Prompt: Without altering anything, output the material below.

Supplied data:

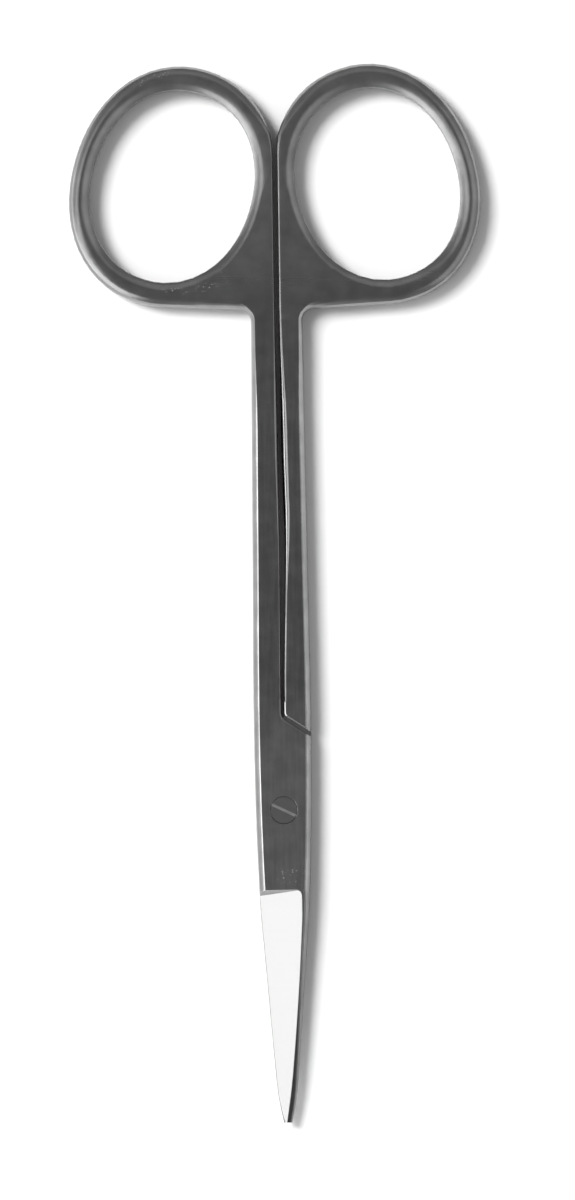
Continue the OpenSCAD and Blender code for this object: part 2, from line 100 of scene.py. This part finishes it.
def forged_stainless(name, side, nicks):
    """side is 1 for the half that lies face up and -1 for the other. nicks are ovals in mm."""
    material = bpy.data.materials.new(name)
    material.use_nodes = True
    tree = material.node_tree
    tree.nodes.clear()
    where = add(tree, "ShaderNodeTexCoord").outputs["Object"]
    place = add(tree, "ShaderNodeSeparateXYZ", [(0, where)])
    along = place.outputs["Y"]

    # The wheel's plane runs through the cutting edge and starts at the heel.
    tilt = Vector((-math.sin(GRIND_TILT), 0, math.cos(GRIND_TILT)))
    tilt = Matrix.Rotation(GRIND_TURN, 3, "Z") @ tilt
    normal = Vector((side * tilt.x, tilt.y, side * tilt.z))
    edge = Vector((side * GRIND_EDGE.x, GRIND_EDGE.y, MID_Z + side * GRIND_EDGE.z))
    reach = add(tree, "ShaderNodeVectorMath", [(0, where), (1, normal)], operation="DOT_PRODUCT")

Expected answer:
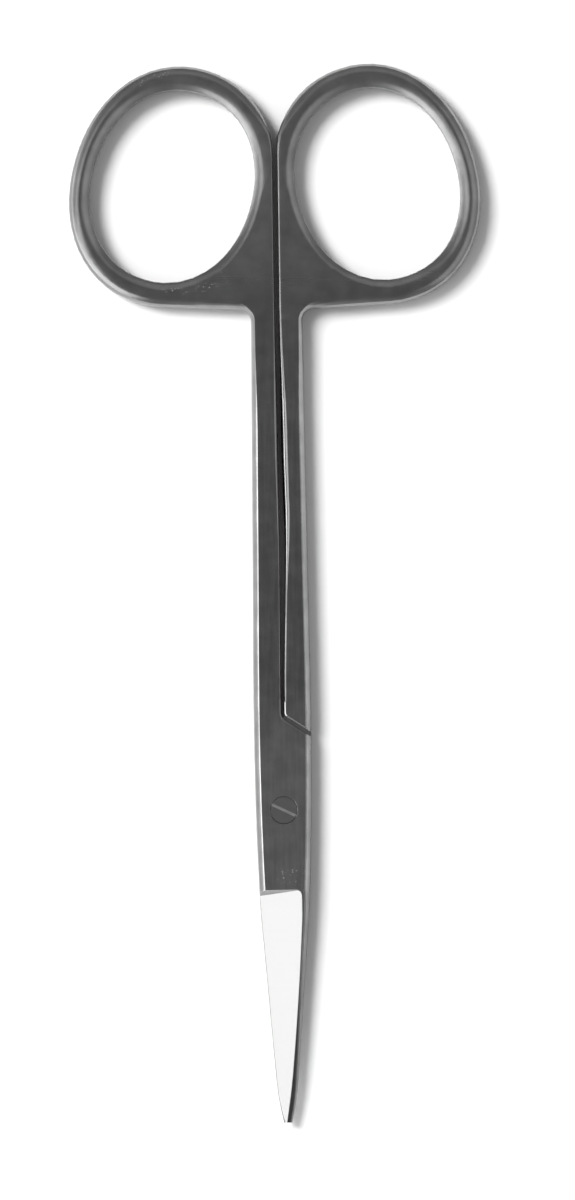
Continue the OpenSCAD and Blender code for this object: part 2, from line 100 of scene.py. This part finishes it.
def forged_stainless(name, side, nicks):
    """side is 1 for the half that lies face up and -1 for the other. nicks are ovals in mm."""
    material = bpy.data.materials.new(name)
    material.use_nodes = True
    tree = material.node_tree
    tree.nodes.clear()
    where = add(tree, "ShaderNodeTexCoord").outputs["Object"]
    place = add(tree, "ShaderNodeSeparateXYZ", [(0, where)])
    along = place.outputs["Y"]

    # The wheel's plane runs through the cutting edge and starts at the heel.
    tilt = Vector((-math.sin(GRIND_TILT), 0, math.cos(GRIND_TILT)))
    tilt = Matrix.Rotation(GRIND_TURN, 3, "Z") @ tilt
    normal = Vector((side * tilt.x, tilt.y, side * tilt.z))
    edge = Vector((side * GRIND_EDGE.x, GRIND_EDGE.y, MID_Z + side * GRIND_EDGE.z))
    reach = add(tree, "ShaderNodeVectorMath", [(0, where), (1, normal)], operation="DOT_PRODUCT")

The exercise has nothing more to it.